La situation est bien plus subtile que notre « faible score au TOEFL » et autres numéros dont les non-anglophones sont affublés.
Vous soulignez pourtant l’énorme asymétrie entre les pays anglophones, qui n’investissent pas un centime dans l’enseignement du français, et les autres qui les perfusent en envoyant des cohortes de jeunes « parfaire leur anglais » pour soutenir l’industrie du séjour linguistique ! Ce petit jeu coûte dans les 17 milliards d’euro de transferts annuels des pays continentaux vers le Royaume-Uni et l’Irlande. L’Europe marche sur la tête dans le domaine de l’enseignement des langues alors qu’une solution existe et qu’elle aurait pu être mise en oeuvre depuis un siècle dans les systèmes scolaires.
[…] ainsi que débute ce billet du blog du directeur du groupe ESC Dijon. Il signale une corrélation entre le niveau en anglais de nos […]
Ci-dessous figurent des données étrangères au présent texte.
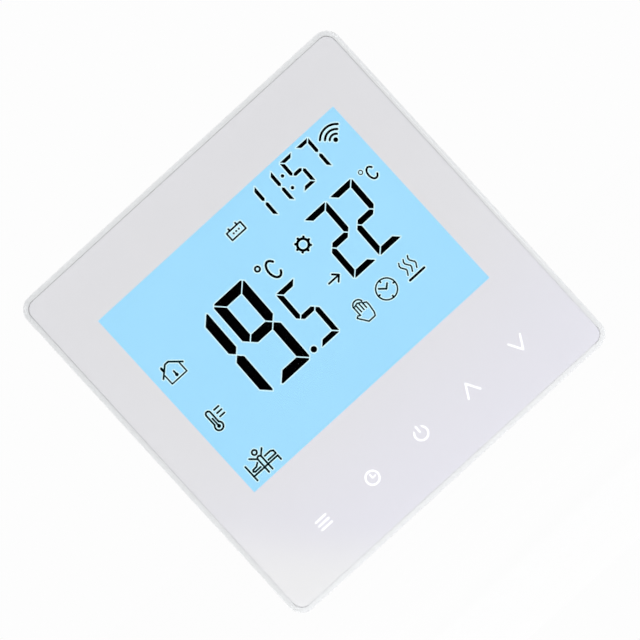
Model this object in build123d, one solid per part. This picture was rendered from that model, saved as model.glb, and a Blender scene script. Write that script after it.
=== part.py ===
"""Wall-mounted programmable heating timer: an 86 mm touch panel on a power box that sits in a 60 mm wall box.

Two units make it up. The display unit, in front, holds the clear lens with its printed mask, the liquid
crystal cell and its backlight, the display board and five touch springs behind the key symbols. The power
box, behind, is held to the wall by a steel frame and holds the supply, a relay and six rising-cage
terminals. The display unit pulls straight off the box, off four spring clips and a ten-way pin header.

Frame: the origin is on the wall, at the centre of the 60 mm screw pattern. +X is to the right as seen from
the room, +Y goes into the wall and +Z is up. Sizes are in millimetres.
"""

from build123d import *
import math
import os

# ---- clearances -------------------------------------------------------------------------------------
FIT = 0.15  # between parts that drop into each other
RUNNING = 0.05  # radial, a turning shaft in its hole
PIN_PLAY = 0.08  # each side of a header pin in its socket

# ---- panel, as seen from the room -------------------------------------------------------------------
panel_width = 86.0
panel_height = 86.0
panel_corner = 3.4
lens_edge = 0.9  # rounding of the lens's front edge
print_margin = 1.2  # clear border of the lens outside the print
window_width = 64.9
window_height = 47.3
window_up = 6.2  # window centre above the panel centre
key_count = 5
key_pitch = 13.45
key_row_right = 0.8  # the row of keys sits a little right of the middle
key_up = -31.5
key_size = 3.3  # height of a key symbol
key_stroke = 0.42

# ---- depth stack of the display unit, from the room to the wall -------------------------------------
lens_t = 2.0
ink_t = 0.15
tape_t = 0.2
cell_glass_t = 0.9  # each of the two glasses, with its polariser
diffuser_t = 0.2
guide_t = 2.0
holder_floor_t = 0.5
board_t = 1.2
parts_room = 3.05  # left behind the display board for its tallest parts
flange_t = 1.2  # front flange of the power box
frame_t = 1.0  # steel mounting frame, lying on the wall

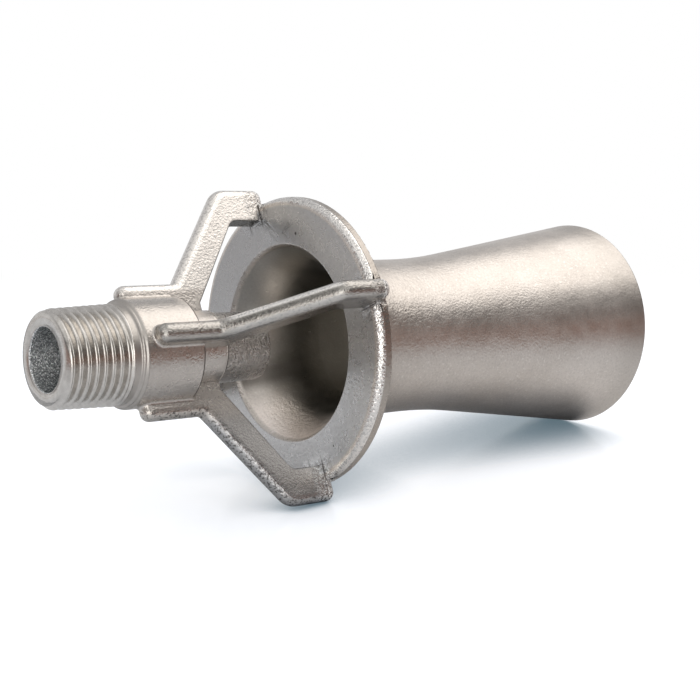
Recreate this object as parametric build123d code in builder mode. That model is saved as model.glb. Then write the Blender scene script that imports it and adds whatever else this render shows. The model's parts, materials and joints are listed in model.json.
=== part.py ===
from build123d import *
from math import acos, atan2, cos, degrees, hypot, radians, sin, tan
import os

os.makedirs("parts", exist_ok=True)

# A tank mixing eductor, cast in one piece. Liquid pumped in at the threaded inlet
# leaves the nozzle as a jet, which draws the tank's own liquid past the legs and
# into the bell, and drives both out through the diffuser.
# Lengths along the casting count from the inlet's face. Millimetres and degrees.

# Inlet: a half inch taper pipe thread, whose crests the cone follows
thread_end_radius = 10.22
thread_length = 14.5
thread_taper = 1 / 32
inlet_chamfer = 0.8
bore_radius = 6.6
bore_edge = 0.4

# The plain neck behind the thread, and the shoulder up to the barrel
thread_runout = 0.5
neck_radius = 10.5
neck_length = 1.4
shoulder_length = 1.2

# Barrel, hub and nozzle
barrel_end = 31.1
barrel_radius = 11.6
barrel_edge = 0.5
hub_end = 38.7
hub_radius = 8.3
hub_edge = 0.3
nozzle_end = 50.8
nozzle_root_radius = 7.85
nozzle_tip_radius = 7.5
nozzle_edge = 0.4
orifice_radius = 4.0
orifice_length = 4.0

# Collar and bell
collar_front = 60.3
collar_thickness = 3.6
collar_radius = 33.0
collar_edge = 0.9
mouth_radius = 22.5
mouth_edge = 0.4
bell_wall = 1.9

# Throat and diffuser
throat_start = 82.0
throat_length = 12.0
waist_radius = 18.35
throat_wall = 2.95
waist_length = 18.5
flare_bend = 120.0
outlet_end = 155.6
outlet_radius = 26.35
outlet_wall = 2.6
outlet_edge = 0.4

# The rounded rim of the collar's back and of the outlet, on which the casting lies
rim_edge = 0.5

# Legs: each stands out past the collar's rim and ends within its thickness
leg_count = 4
leg_thickness = 4.3
leg_crest = 0.3
rib_setback = 1.6
rib_rise = 3.3
rib_bend = 33.4
rib_bend_radius = 1.2
leg_slope = 53.1
leg_overhang = 4.1
leg_bend_radius = 4.9
leg_seat = 2.3
web_rise = 1.6
web_slope = 55.0
web_bend_radius = 2.5
strut_bite = 3.8
web_edge = 0.4

# Fillets where a leg joins the barrel and the collar
rib_fillet = 0.8
collar_fillet = 0.5

# Places that follow from the sizes above
neck_start = thread_length + thread_runout
neck_end = neck_start + neck_length
barrel_start = neck_end + shoulder_length
rib_start = barrel_start + rib_setback
collar_back = collar_front + collar_thickness
face_end_radius = collar_radius - collar_edge
bell_back_radius = mouth_radius + bell_wall
throat_radius = waist_radius - throat_wall
throat_end = throat_start + throat_length
flare_start = throat_start + waist_length
thread_start_radius = thread_end_radius + thread_length * thread_taper
leg_edge = (leg_thickness - leg_crest) / 2
rib_top_radius = barrel_radius + rib_rise
leg_reach = collar_radius + leg_overhang
leg_end = collar_front + leg_seat
web_start_radius = hub_radius + web_rise
strut_inner_radius = collar_radius - strut_bite
leg_bend = rib_bend + (leg_reach - rib_top_radius) / tan(radians(leg_slope))
web_bend = hub_end + (strut_inner_radius - web_start_radius) / tan(radians(web_slope))
leg_foot_radius = (bore_radius + hub_radius) / 2
lip_radius = outlet_radius - outlet_wall
edge_reach = 0.01

# At rest the rims of the collar and the outlet touch the floor, so the axis tilts
tilt = atan2(collar_radius - outlet_radius, outlet_end - collar_back)
rim_depth = (collar_back - rim_edge) * sin(tilt) + (collar_radius - rim_edge) * cos(tilt)
inlet_height = rim_depth + rim_edge

# One leg's rounded end touches too, and sets how far that leg leans from the vertical
leg_edge_height = inlet_height - (leg_end - leg_edge) * sin(tilt) - leg_edge
leg_flat = leg_thickness / 2 - leg_edge
leg_arm = hypot(leg_reach - leg_edge, leg_flat) * cos(tilt)
lean = degrees(acos(leg_edge_height / leg_arm) + atan2(leg_flat, leg_reach - leg_edge))

# The plane of the inlet's face as the casting lies, with its length centred on the origin
face_rim_radius = thread_end_radius - inlet_chamfer
half_length = (outlet_end * cos(tilt) + (outlet_radius - face_rim_radius) * sin(tilt)) / 2
rest_plane = Plane(
    origin=(-half_length, 0, inlet_height),
    x_dir=(sin(tilt), 0, cos(tilt)),
    z_dir=(cos(tilt), 0, -sin(tilt)),
)

# The solid inlet, barrel, hub and nozzle, turned about the casting's axis
with BuildPart() as inlet:
    with BuildSketch(Plane.XZ):
        with BuildLine():
            Polyline(
                (0, 0),
                (thread_end_radius, 0),
                (thread_start_radius, thread_length),
                (neck_radius, neck_start),
                (neck_radius, neck_end),
                (barrel_radius, barrel_start),
                (barrel_radius, barrel_end),
                (hub_radius, barrel_end),
                (hub_radius, hub_end),
                (nozzle_root_radius, hub_end),
                (nozzle_tip_radius, nozzle_end),
                (0, nozzle_end),
                close=True,
            )
        make_face()
    revolve(axis=Axis.Z)
    chamfer(inlet.faces().sort_by(Axis.Z)[0].edges(), length=inlet_chamfer)
    fillet(inlet.faces().sort_by(Axis.Z)[-1].edges(), radius=nozzle_edge)
    barrel_rims = inlet.edges().filter_by_position(Axis.Z, barrel_end, barrel_end)
    fillet(barrel_rims.sort_by(SortBy.RADIUS)[-1], radius=barrel_edge)
    hub_rims = inlet.edges().filter_by_position(Axis.Z, hub_end, hub_end)
    fillet(hub_rims.sort_by(SortBy.RADIUS)[-1], radius=hub_edge)


def corner_at(section, radius, length):
    """The corner of a section nearest a radius and a length along the casting."""
    return section.vertices().sort_by_distance((radius, length))[0]


def is_outer(edge):
    """Does an edge of the leg lie within a thickness of its outer side?"""
    spot = edge.center()
    rise = (spot.Z - rib_bend) * tan(radians(leg_slope))
    outer_side = min(max(rib_top_radius, rib_top_radius + rise), leg_reach)
    return spot.X > outer_side - leg_thickness


# One leg: a rib along the barrel that slants out past the nozzle and then runs
# back to the collar, with its outer side and both ends fully rounded
with BuildPart() as leg:
    with BuildSketch(Plane.XZ) as leg_outline:
        with BuildLine():
            Polyline(
                (leg_foot_radius, rib_start),
                (rib_top_radius, rib_start),
                (rib_top_radius, rib_bend),
                (leg_reach, leg_bend),
                (leg_reach, leg_end),
                (strut_inner_radius, leg_end),
                (strut_inner_radius, web_bend),
                (web_start_radius, hub_end),
                (leg_foot_radius, hub_end),
                close=True,
            )
        make_face()
        fillet(corner_at(leg_outline, rib_top_radius, rib_bend), radius=rib_bend_radius)
        fillet(corner_at(leg_outline, leg_reach, leg_bend), radius=leg_bend_radius)
        fillet(corner_at(leg_outline, strut_inner_radius, web_bend), radius=web_bend_radius)
    extrude(amount=leg_thickness / 2, both=True)
    ends = leg.edges().filter_by(Axis.Y).filter_by(is_outer).group_by(Axis.Z)
    sides = leg.edges().filter_by(Plane.XZ)
    fillet(sides.filter_by(is_outer) + ends[0] + ends[-1], radius=leg_edge)
    web_sides = leg.edges().filter_by(Plane.XZ).filter_by_position(Axis.Z, hub_end, leg_end)
    fillet(web_sides.filter_by(is_outer, reverse=True), radius=web_edge)

# Collar, bell and diffuser as one ring, open from the mouth to the outlet
with BuildPart() as diffuser:
    with BuildSketch(Plane.XZ) as ring_section:
        with BuildLine():
            TangentArc((throat_radius, throat_start), (mouth_radius, collar_front), tangent=(0, -1))
            Line((mouth_radius, collar_front), (collar_radius, collar_front))
            Line((collar_radius, collar_front), (collar_radius, collar_back))
            Line((collar_radius, collar_back), (bell_back_radius, collar_back))
            TangentArc((waist_radius, throat_start), (bell_back_radius, collar_back), tangent=(0, -1))
            Line((waist_radius, throat_start), (waist_radius, flare_start))
            Line((waist_radius, flare_start), (outlet_radius, outlet_end))
            Line((outlet_radius, outlet_end), (lip_radius, outlet_end))
            Line((lip_radius, outlet_end), (throat_radius, throat_end))
            Line((throat_radius, throat_end), (throat_radius, throat_start))
        make_face()
        fillet(corner_at(ring_section, waist_radius, flare_start), radius=flare_bend)
        fillet(corner_at(ring_section, throat_radius, throat_end), radius=flare_bend / 2)
        fillet(corner_at(ring_section, collar_radius, collar_front), radius=collar_edge)
        fillet(corner_at(ring_section, collar_radius, collar_back), radius=rim_edge)
        fillet(corner_at(ring_section, outlet_radius, outlet_end), radius=rim_edge)
        fillet(corner_at(ring_section, mouth_radius, collar_front), radius=mouth_edge)
        fillet(corner_at(ring_section, lip_radius, outlet_end), radius=outlet_edge)
    revolve(axis=Axis.Z)


def axis_distance(edge):
    """How far the middle of an edge is from the casting's axis."""
    return Vector((edge @ 0.5).X, (edge @ 0.5).Y).length


def on_barrel(edge):
    """Does an edge lie where a rib meets the barrel's side?"""
    on_side = abs(axis_distance(edge) - barrel_radius) < edge_reach
    return on_side and rib_start - edge_reach < (edge @ 0.5).Z < barrel_end - barrel_edge


def on_collar(edge):
    """Does an edge lie where a leg meets the collar's front?"""
    on_front = abs((edge @ 0.5).Z - collar_front) < edge_reach
    inside_rim = axis_distance(edge) < face_end_radius - edge_reach
    return on_front and inside_rim and axis_distance(edge) > mouth_radius + mouth_edge + edge_reach


# The whole casting, upright on its inlet
with BuildPart() as casting:
    add(inlet.part)
    add(diffuser.part)
    with PolarLocations(0, leg_count, start_angle=90 - lean):
        add(leg.part)
    # the way through the inlet narrows to the nozzle's orifice
    with BuildSketch(Plane.XZ):
        with BuildLine():
            Polyline(
                (0, 0),
                (bore_radius, 0),
                (bore_radius, barrel_end),
                (orifice_radius, nozzle_end - orifice_length),
                (orifice_radius, nozzle_end),
                (0, nozzle_end),
                close=True,
            )
        make_face()
    revolve(axis=Axis.Z, mode=Mode.SUBTRACT)
    fillet(casting.faces().sort_by(Axis.Z)[0].edges().sort_by(SortBy.RADIUS)[0], radius=bore_edge)
    fillet(casting.edges().filter_by(on_barrel), radius=rib_fillet)
    fillet(casting.edges().filter_by(on_collar), radius=collar_fillet)

# The casting laid down as it comes to rest
with BuildPart(rest_plane) as eductor:
    add(casting.part)

eductor.part.label = "eductor"
export_step(eductor.part, "parts/eductor.step")
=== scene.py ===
import json
import math
from types import SimpleNamespace

import bmesh
import bpy
import numpy as np
from mathutils import Euler, Matrix, Vector, noise


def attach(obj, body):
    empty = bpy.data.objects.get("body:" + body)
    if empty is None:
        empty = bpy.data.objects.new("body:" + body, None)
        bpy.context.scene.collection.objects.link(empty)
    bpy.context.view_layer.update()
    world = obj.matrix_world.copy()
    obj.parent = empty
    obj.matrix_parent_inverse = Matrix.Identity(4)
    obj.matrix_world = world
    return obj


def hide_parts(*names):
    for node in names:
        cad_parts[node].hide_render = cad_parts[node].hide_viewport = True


# The looks of a tank mixing eductor, cast in stainless steel. The casting keeps the
# solid's shape, and its plain cone at the inlet gives way to a cut taper thread.
# Lengths along the casting count from the inlet's face, in millimetres.

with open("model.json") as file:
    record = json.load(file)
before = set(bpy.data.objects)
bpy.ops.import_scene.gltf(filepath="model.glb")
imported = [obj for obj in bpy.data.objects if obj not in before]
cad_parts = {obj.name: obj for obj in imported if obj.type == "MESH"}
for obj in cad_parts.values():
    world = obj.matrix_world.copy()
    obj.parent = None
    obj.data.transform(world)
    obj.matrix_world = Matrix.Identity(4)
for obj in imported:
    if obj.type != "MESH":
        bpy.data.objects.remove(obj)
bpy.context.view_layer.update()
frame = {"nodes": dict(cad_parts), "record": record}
MM = 0.001

# The casting's axis and the inlet's centre, read from the record
mounts = {m["name"]: m for m in frame["record"]["mounts"]}
thread = mounts["inlet_thread"]
axis = -Vector(thread["axis"]).normalized()
thread_length = thread["dims"]["length_mm"]
inlet_centre = Vector(thread["pos_m"]) - axis * thread_length / 2 * MM


def place_along(name):
    """How far from the inlet's face the middle of a mount lies, in millimetres."""
    return round((Vector(mounts[name]["pos_m"]) - inlet_centre).dot(axis) / MM, 2)


# Places along the casting and radii that the record's mounts give
bore_radius = mounts["inlet_bore"]["dims"]["r_mm"]
nozzle_end = place_along("nozzle_orifice") + mounts["nozzle_orifice"]["dims"]["length_mm"] / 2
collar_front = place_along("collar_face")
throat_start = place_along("throat") - mounts["throat"]["dims"]["length_mm"] / 2
outlet_end = place_along("outlet_face")

# The solid's sizes that no mount gives
barrel_start = 17.6
barrel_end = 31.1
barrel_radius = 11.6
hub_end = 38.7
hub_radius = 8.3
rib_start = 19.2
rib_bend = 33.4
leg_end = 62.6
leg_half = 2.15
leg_count = 4
strut_inner = 29.2
mouth_radius = 22.5
collar_radius = 33.0

# The collar's front edge, as cast in the solid and as the blows of use have worn it
edge_cast = 0.9
edge_worn = 1.7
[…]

Que les entreprises aient une vue faussée et peu exigeante de ce qu’est un bon niveau en langue, c’est établi. Que les étudiants français soient aussi à la traîne, c’est un fait également. Mais que dire du corps enseignant dans l’enseignement supérieur, et de ses dirigeants et de nos chercheurs ? Leur niveau n’est guère mieux….combien sont réellement parfaitement à l’aise à l’oral, combien écrivent un anglais sans faute, et suffisamment riche pour traduire la complexité de leur pensée? Que dire des cours enseignés en anglais approximatif, douloureux pour les étudiants étrangers habitués à mieux ailleurs ? Et le tout est reflété par des sites internet d’école dont la traduction en anglais laisse vraiment à désirer, ou est même carrément hilarante… enfin, tout est relatif, car avec ce manque d’exigence, notre pays, dont l’enseignement est d’excellent niveau par ailleurs, perd du terrain et joue sa réputation…
@Marie Blandine Prieur : les difficultés des entreprises n’empêchent effectivement pas l’enseignement d’en avoir tout autant. Je partage votre analyse qui renvoie à une perception globale difficile de l’international par la Société française.
Partons du postulat que l’anglais est la langue de travail partagée dans le monde (quoique je rejoigne tout à fait le constat de Cyrille: les marchés émergents questionnent clairement ce postulat). Certes le niveau de nos jeunes français n’est pas extraordinaire comparativement à d’autres pays européens, mais il n’est pas si ridicule que ça lorsqu’on le compare au niveau d’anglais d’autres jeunes dans le monde (je pense notamment aux Chinois dont le score de TOEFL ne reflète absolument pas leur incapacité à s’exprimer de façon compréhensible). Ce qui manque à nos jeunes est essentiellement de la confiance en soi, une perception équitable de leur propre niveau (ce que j’entends le plus: « je suis nul(le) en anglais » alors même qu’ils sont effectivement capables de se faire comprendre ). Ce manque de confiance et de perception claire de leur niveau leur interdit la pratique, ultime outil qui leur permettrait d’être tout à fait correct. Le style de formation de langues en France ne les autorise à s’exprimer que lorsqu’ils ont maîtrisé 100% des notions grammaticales et autres, c’est à dire … jamais !
N’oublions pas que les entreprises qui opèrent globalement ne pratiquent pas un anglais parfait, elles pratiquent un anglais pratique, donc simplifié, et dont je pense qu’il est largement accessible à la majorité des Français … si on ne passait pas notre temps à les convaincre de leur propre nullité en langue.